_Aim_: From the listing below, pull out every line where the string "materials" appears.

········

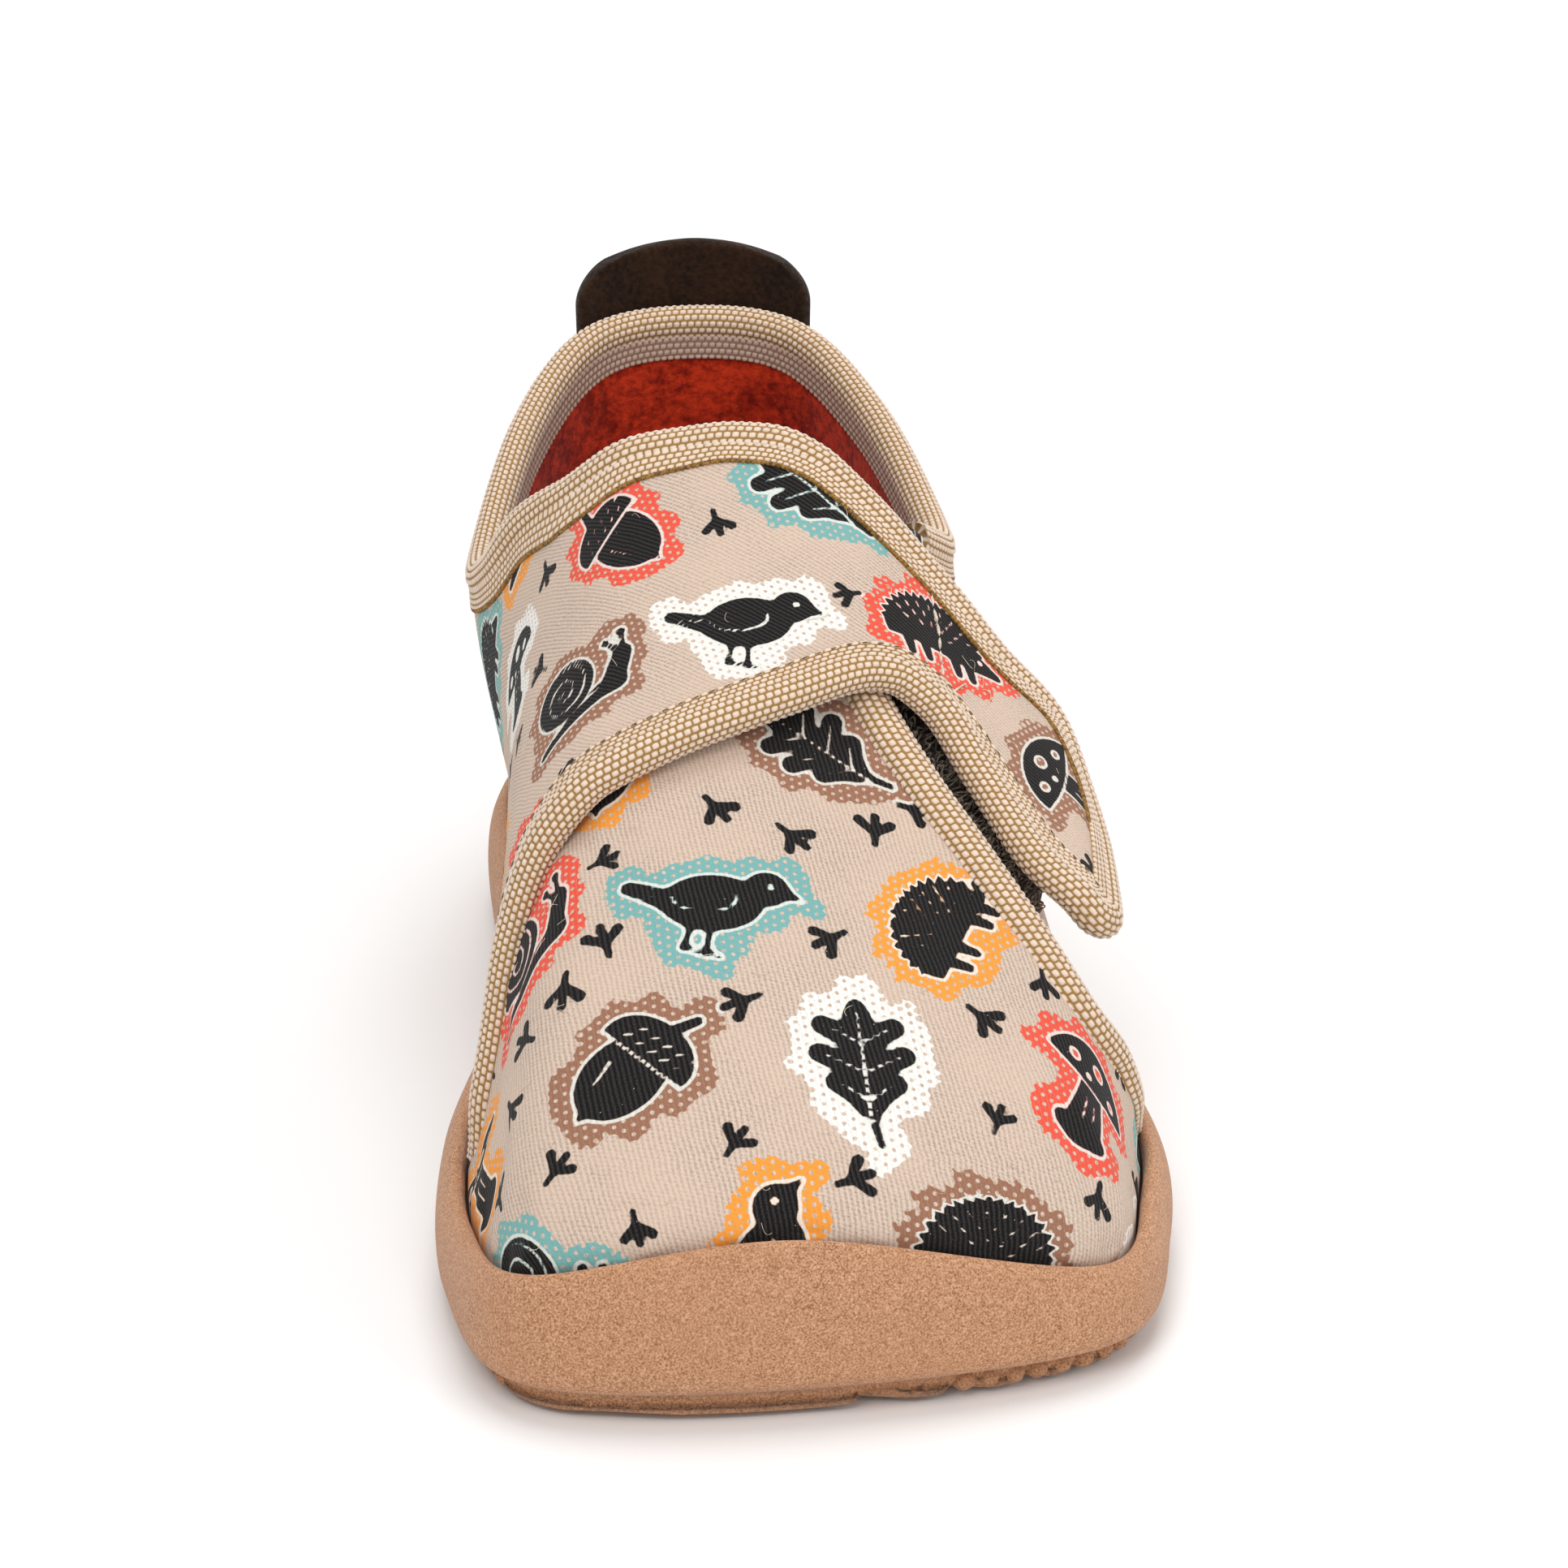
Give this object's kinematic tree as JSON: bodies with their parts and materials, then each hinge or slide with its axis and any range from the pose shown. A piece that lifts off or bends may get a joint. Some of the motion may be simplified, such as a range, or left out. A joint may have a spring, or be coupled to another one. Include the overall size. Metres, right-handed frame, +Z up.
{
  "type": "house slipper",
  "caption": "Toddler's house slipper with a cloth upper, one wide strap crossing the instep to hook and loop, bound edges, a heel tab and a soft cup sole with ribbed tread.",
  "frame": {"origin": "on the floor, under the middle of the sole's plan", "axes": "+Z up, -Y towards the toe, +X towards the outer side of this left shoe"},
  "size_m": [0.0708, 0.1482, 0.0696],
  "materials": {
    "tread": "matte ribbed rubber",
    "foam": "flocked, like suede",
    "felt": "napped felt",
    "twill": "printed cotton twill, felt lined",
    "tape": "coarsely woven binding tape",
    "suede": "napped",
    "pile": "loops and hooks"
  },
  "bodies": {
    "root": {"outsole": "tread", "midsole": "foam", "insole": "felt", "upper": "twill", "edge_binding": "tape", "vamp_binding": "tape", "heel_tab": "suede", "loop_pad": "pile", "hook_pad": "pile"}
  },
  "joints": []
}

········

_Exercise response_:
Give this object's kinematic tree as JSON: bodies with their parts and materials, then each hinge or slide with its axis and any range from the pose shown. A piece that lifts off or bends may get a joint. Some of the motion may be simplified, such as a range, or left out. A joint may have a spring, or be coupled to another one. Include the overall size. Metres, right-handed frame, +Z up.
  "materials": {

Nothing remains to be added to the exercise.